(PROBLEM TO SOLVE) Find each line with the word "that" in it, then give the total alone.

(RECORDED INFORMATION)
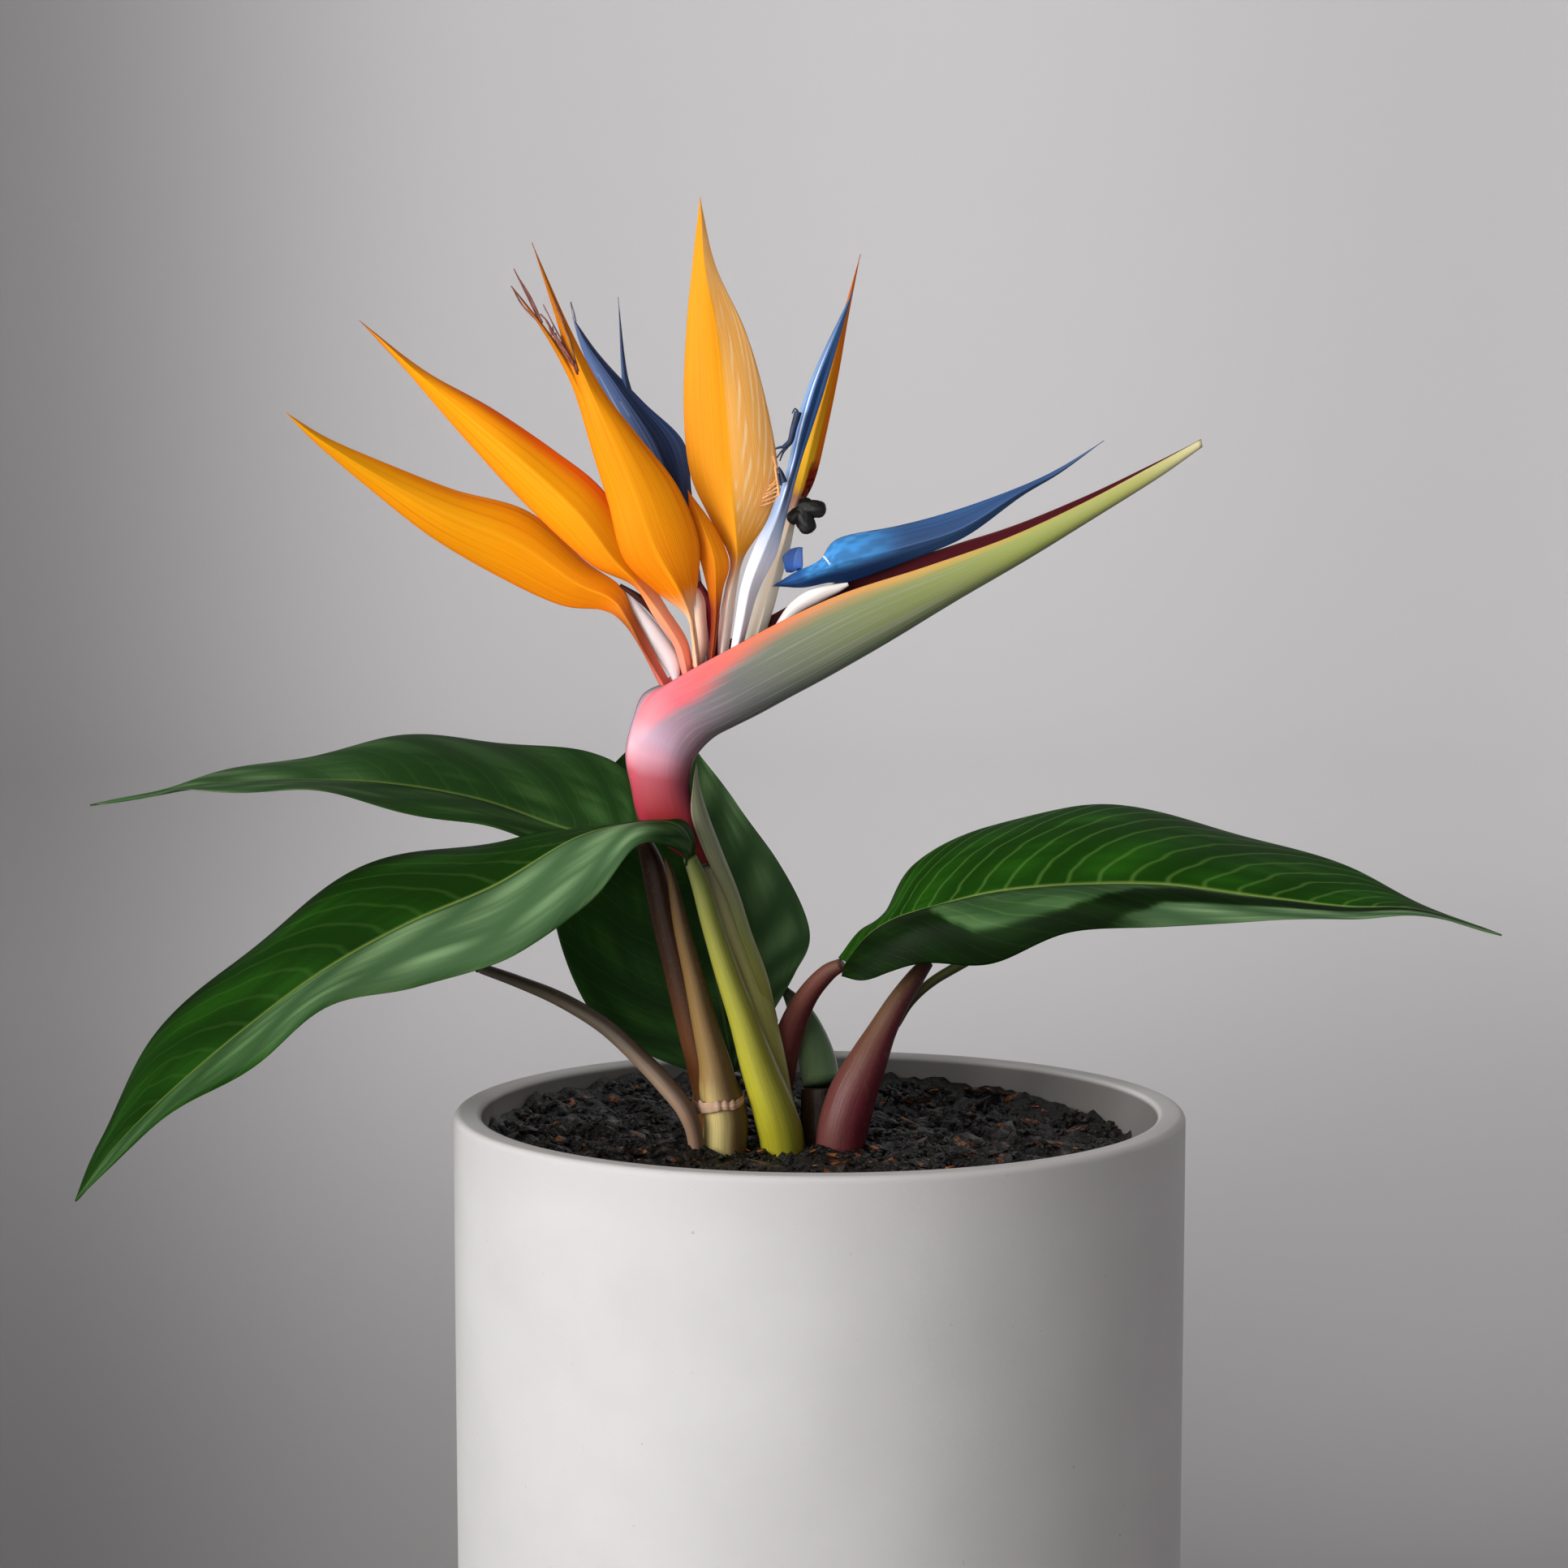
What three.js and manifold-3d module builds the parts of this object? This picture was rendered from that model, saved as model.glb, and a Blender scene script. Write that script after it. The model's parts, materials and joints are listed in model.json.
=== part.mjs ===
import * as THREE from "three";
import { mergeVertices } from "three/addons/utils/BufferGeometryUtils.js";
import Module from "manifold-3d";

// Potted bird of paradise in millimetres, Z up.
// The origin is the centre of the pot's flat underside, +X is to the right
// and +Y is away from the side that the flower is looked at from.

// Pot
const POT_HEIGHT = 230;
const POT_TOP_R = 120;
const POT_BASE_R = 119;
const POT_MOUTH_R = 110.8;
const POT_INNER_R = 103;
const POT_FLOOR = 14;
const RIM_OUTER_ROUND = 4;
const RIM_INNER_ROUND = 2;
const BASE_ROUND = 3;
const TAPER_DEPTH = 24;
const POT_SIDES = 48;
const DRAIN_R = 6;
const DRAIN_CIRCLE_R = 52;
const DRAIN_COUNT = 3;

// Soil
const SOIL_LEVEL = 213.5;
const SOIL_BANK = 9;
const SOIL_LUMP = 1.2;
const SOIL_RINGS = 7;
const SOIL_SIDES = 30;
const CHIP_COUNT = 24;
const CHIP_SEED = 7;

// Fits
const GAP = 0.3;
const STEM_DEPTH = 24;
const EDGE = 0.6;
const TIP_HALF = 0.35;
const STEEPEST = 0.3;
const SIDES = 10;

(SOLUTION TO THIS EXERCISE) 2